One thing I can say for a 4-year degree is that it gives you time to practice coding in a way that a 12-week bootcamp doesn't. Literally just that one takes longer than the other. But there are so many confounding factors that it's still kind of a wash. You just have to evaluate on a case-by-base basis. Some people learn faster than others. Some people have spent a lot of informal time (outside of school/bootcamp/work/whatever) toying around with computers. I've known some very capable people who couldn't hack it in college, so they dropped out. I've worked with CS graduates whose code was always painful to review. And so on.

I am partial to the fundamentals you're exposed to in a CS curriculum, but (a) you can learn those anywhere and (b) it's never going to cover all the tools/skills/etc you'll need in an actual dev job. So I have to be mindful of my bias.

 

I'm new to interviewing, which has meant that I'm often as nervous about the interview as the candidate is (more, for some of them 😂)! Plus I'm being hypervigilant about bias, so I tend to put a lot of thought into my candidate feedback. It feels very strange to be making decisions about someone's livelihood when I'm not that far removed from being desperate for a job.

You're 100% right about the importance of making the feedback specific to the role. I've recently been involved in interview rounds for two types of roles at my company: visual designer and customer success engineer. For the visual designer role, I sat in on the portfolio review in place of my manager, who had a conflict, and the two of us discussed my feedback afterward so my manager knew what to ask about during the 1:1 interview.

I had trouble making any sort of judgement about the portfolio itself (my thoughts were limited to "that's a nice rebrand, looks way better" which doesn't say much), so I focused on the story the candidate told and how they interacted with other teams on their projects, which is something I specifically asked about.

For the customer success engineer role, the responsibilities and skill set are a lot closer to mine, so I looked for the areas where there's a lot of overlap with my role and talked about that. The director of customer success wanted me involved in hiring for this role because of the importance of user empathy for my job as a developer advocate. I asked about how they would proceed in various customer-facing scenarios I've experienced myself, and I wanted to hear how they would approach solving a problem that might involve interacting with teammates across the company, and how they would build/maintain/try to salvage the customer relationship in the process. Those things were what I strove to give feedback on.
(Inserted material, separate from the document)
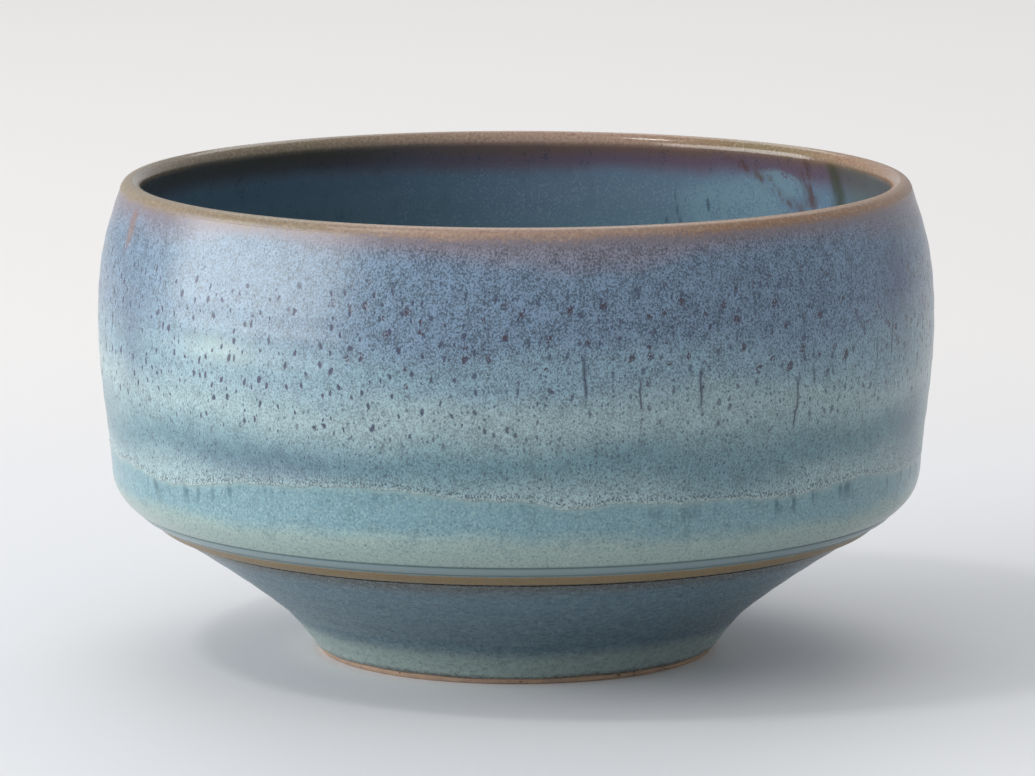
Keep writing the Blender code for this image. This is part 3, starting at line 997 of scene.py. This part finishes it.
def camera():
    data = bpy.data.cameras.new("Camera")
    data.sensor_width = SENSOR_WIDTH
    data.lens = LENS
    data.clip_start = 0.05
    data.clip_end = 20.0
    view = bpy.data.objects.new("Camera", data)
    bpy.context.scene.collection.objects.link(view)
    back = CAMERA_DISTANCE * math.cos(CAMERA_ELEVATION)
    rise = CAMERA_DISTANCE * math.sin(CAMERA_ELEVATION)
    view.location = (CAMERA_X, -back, AIM_Z + rise)
    view.rotation_euler = (math.pi / 2 - CAMERA_ELEVATION, 0.0, 0.0)
    bpy.context.scene.camera = view


def softbox(name, azimuth, elevation, distance, width, height, power):
    """A soft lamp that faces the bowl. Power is in watts, and sizes and distance in metres."""
    data = bpy.data.lights.new(name, "AREA")
    data.shape = "RECTANGLE"
    data.size = width
    data.size_y = height
    data.energy = power
    lamp = bpy.data.objects.new(name, data)
    bpy.context.scene.collection.objects.link(lamp)
    a, e = math.radians(azimuth), math.radians(elevation)
    place = np.array([math.sin(a) * math.cos(e), -math.cos(a) * math.cos(e), math.sin(e)]) * distance
    lamp.location = tuple(place + np.array([0, 0, LAMP_AIM_Z]))
    lamp.rotation_euler = (math.pi / 2 - e, 0.0, a)
    lamp.visible_camera = False


def paper_floor():
    """A pale matt sheet, cooler near the bowl and warmer further back."""
    s = Shader("pale_paper")
    back = s.step(s.y, 90.0, 330.0)
    colour = s.mix((0.78, 0.785, 0.80), (0.84, 0.82, 0.80), back)
    fibre = s.noise(1.5, detail=3.0, seed=2.0)
    s.surface.inputs["Specular IOR Level"].default_value = 0.3
    s.finish(colour, 0.55 + (fibre - 0.5) * 0.1, fibre * 0.01)
    return s.material


def studio():
    scene = bpy.context.scene
    scene.view_settings.view_transform = "Standard"
    world = bpy.data.worlds.new("Studio")
    scene.world = world
    world.use_nodes = True
    sky = world.node_tree.nodes["Background"]
    sky.inputs["Color"].default_value = WORLD_COLOUR
    sky.inputs["Strength"].default_value = WORLD_STRENGTH
    softbox("Window", azimuth=-78, elevation=12, distance=1.3, width=1.4, height=0.9, power=21)
    softbox("Glint", azimuth=-66, elevation=60, distance=1.3, width=0.16, height=0.16, power=2.2)
    softbox("Back", azimuth=178, elevation=48, distance=1.7, width=1.4, height=0.8, power=6)
    bpy.ops.mesh.primitive_plane_add(size=FLOOR_SIZE, location=(0, 0, 0))
    floor = bpy.context.object
    floor.name = "Floor"
    floor.data.materials.append(paper_floor())


camera()
studio()
build()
I've learned a lot from discussing my feedback with the other interviewers, and hearing their thoughts. Sometimes a candidate is a good fit for the role in some ways, but their experience is so far from what our product is about that it would be prohibitively difficult to onboard them. There's a huge difference between "could this person succeed in this kind of role with enough time and support?" vs. "will this person succeed in this specific role now, with the limited resources we have to train them during their first 90 days?"

It's also important to hear when other interviewers have a conflicting experience with a candidate from mine. One candidate was perfectly lovely with me but disrespectful to a different interviewer. We can't afford to deal with that sort of attitude problem.

Finally, we're a small startup. Each new hire has proportionally greater impact on our decision-making and culture than any new hire at a large, established company would have. Rather than "culture fit," I specifically look for "culture add," augmenting the sum of our collective experiences as a team. Our founders and leadership come from Facebook and Google and Microsoft, but that's probably not where our prospective customers will be working.

Has this person worked in a domain that nobody else at the company has touched before? That diversity is super valuable--it grows our collective blob of experience. This is especially important in a startup where you have to wear a lot of hats and proactively be the glue among teams.

I knew before that candidate feedback is rarely binary, but I see that a lot more clearly now that I've been an interviewer myself.